Key controls to include in your managed IT support scope:
- MFA everywhere it is supported, especially email, finance tools, and admin accounts.
- Removal of local admin rights by default, with controlled elevation when genuinely required.
- Patch compliance reporting, including third-party apps (browsers, PDF readers, meeting tools).
- Backup coverage plus restore testing, with clear RPO/RTO targets agreed with the business.
- Central logging for critical systems (at least identity, endpoints, email, and key SaaS admin logs).
- Vulnerability handling workflow: identify, prioritise, remediate, verify.
This is also where you can align to recognised frameworks (without adopting them in full). For example, many SMEs map their baseline to the CIS Critical Security Controls as a practical checklist.
The documentation you should own (even if you outsource support)
A common failure mode is outsourcing operations and losing operational knowledge. Your organisation should own the documentation required to switch providers or bring work back in-house.
At a minimum, ask for:
- A current asset inventory (devices, servers, cloud resources if in scope)
- Network diagrams and firewall/VPN configuration summary
- Access model: how admin access is granted, audited, and revoked
- Runbooks for common incidents (email outage, VPN issues, compromised account, laptop theft)
- Backup and restore procedure, including what is excluded
- Third-party vendor list (telephony, ISPs, SaaS tools) with ownership and renewal dates
If you do not receive this, you are paying for a dependency.
Commercial checklist: prevent nasty surprises in month 6
Managed IT support contracts fail most often on ambiguity. Before you sign, ensure you can answer these questions clearly.
| Topic | What you want to see | Why it matters |
|---|---|---|
| Scope boundaries | In-scope vs out-of-scope written down | Prevents “that is a project” surprises |
| Pricing model | Per user/device, per site, or retainer, with what is included | Makes costs predictable |
| Tooling ownership | Who owns licences for EDR, RMM, backup, password manager | Avoids lock-in and hidden costs |
| Subcontractors | Who else may access your systems | Changes your risk profile |
| Data ownership | You own your data, logs, configs, documentation | Enables provider exit |
| Exit plan | Offboarding steps, timelines, fees, and data handover | Reduces operational risk |
If your SME operates in regulated contexts (healthcare, finance, education, government supply chains), also ask how they support audits and evidence collection.
A simple 30-day onboarding plan (what a provider should do first)
The first month is where competent providers separate themselves from “ticket takers”. You should expect a structured transition that reduces risk quickly.
| Timeframe | Outcomes | Typical deliverables |
|---|---|---|
| Days 1-7 | Gain visibility and stabilise access | Asset discovery, admin access review, urgent risk fixes |
| Days 8-14 | Standardise endpoints and identity basics | MFA rollout plan, device baselines, patch schedule |
| Days 15-30 | Make operations measurable | Severity model, monthly KPI draft, backup restore test plan |
If you are also working on growth initiatives (new website, lead-gen, conversion tracking), include IT early so marketing tools are not deployed in a risky or fragile way.
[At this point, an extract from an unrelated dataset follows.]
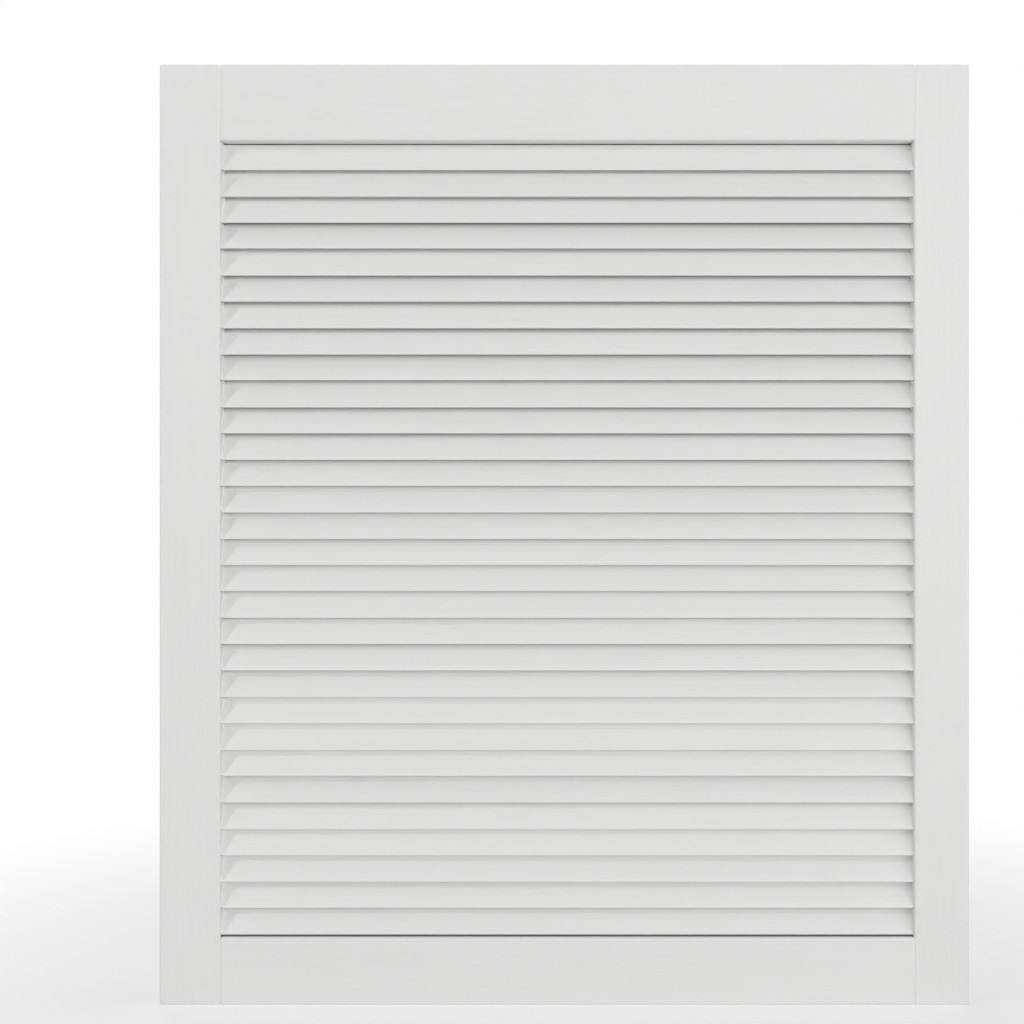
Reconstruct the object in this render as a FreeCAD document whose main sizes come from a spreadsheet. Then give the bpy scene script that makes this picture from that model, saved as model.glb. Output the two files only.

In some cases, SMEs coordinate their IT provider with a specialist digital marketing agency so analytics, ads, and web changes are implemented quickly without introducing security gaps.
When an SME should look beyond traditional “IT support”
Some SMEs need more than device management and helpdesk, especially if you:
- Run a SaaS product or customer-facing platform
- Depend on Kubernetes, cloud infrastructure, or CI/CD pipelines
- Need deeper monitoring, reliability engineering, or cloud cost control
In those cases, you may be better served by an engineering-led partner that can support both operations and platform improvements. Tasrie IT Services focuses on DevOps, cloud native operations, automation, monitoring and security, which can be a good fit when “support” needs to include measurable improvements in reliability and delivery, not just ticket resolution.
If you want to evaluate providers with a more structured approach, Tasrie IT Services also published a practical guide on how to select a managed service provider. For security-sensitive environments, it is also worth checking whether your provider holds recognised certifications (for example, Tasrie IT Services has written about its ISO 27001 certification).
Final takeaway: buy outcomes, not a helpdesk
The best managed IT support for SMEs is defined by outcomes you can measure: fewer recurring incidents, faster recovery when something fails, a clearer security posture, and predictable costs.
If you use the checklist above to demand evidence (not promises), you will avoid most common outsourcing traps and end up with a support model that scales with your business.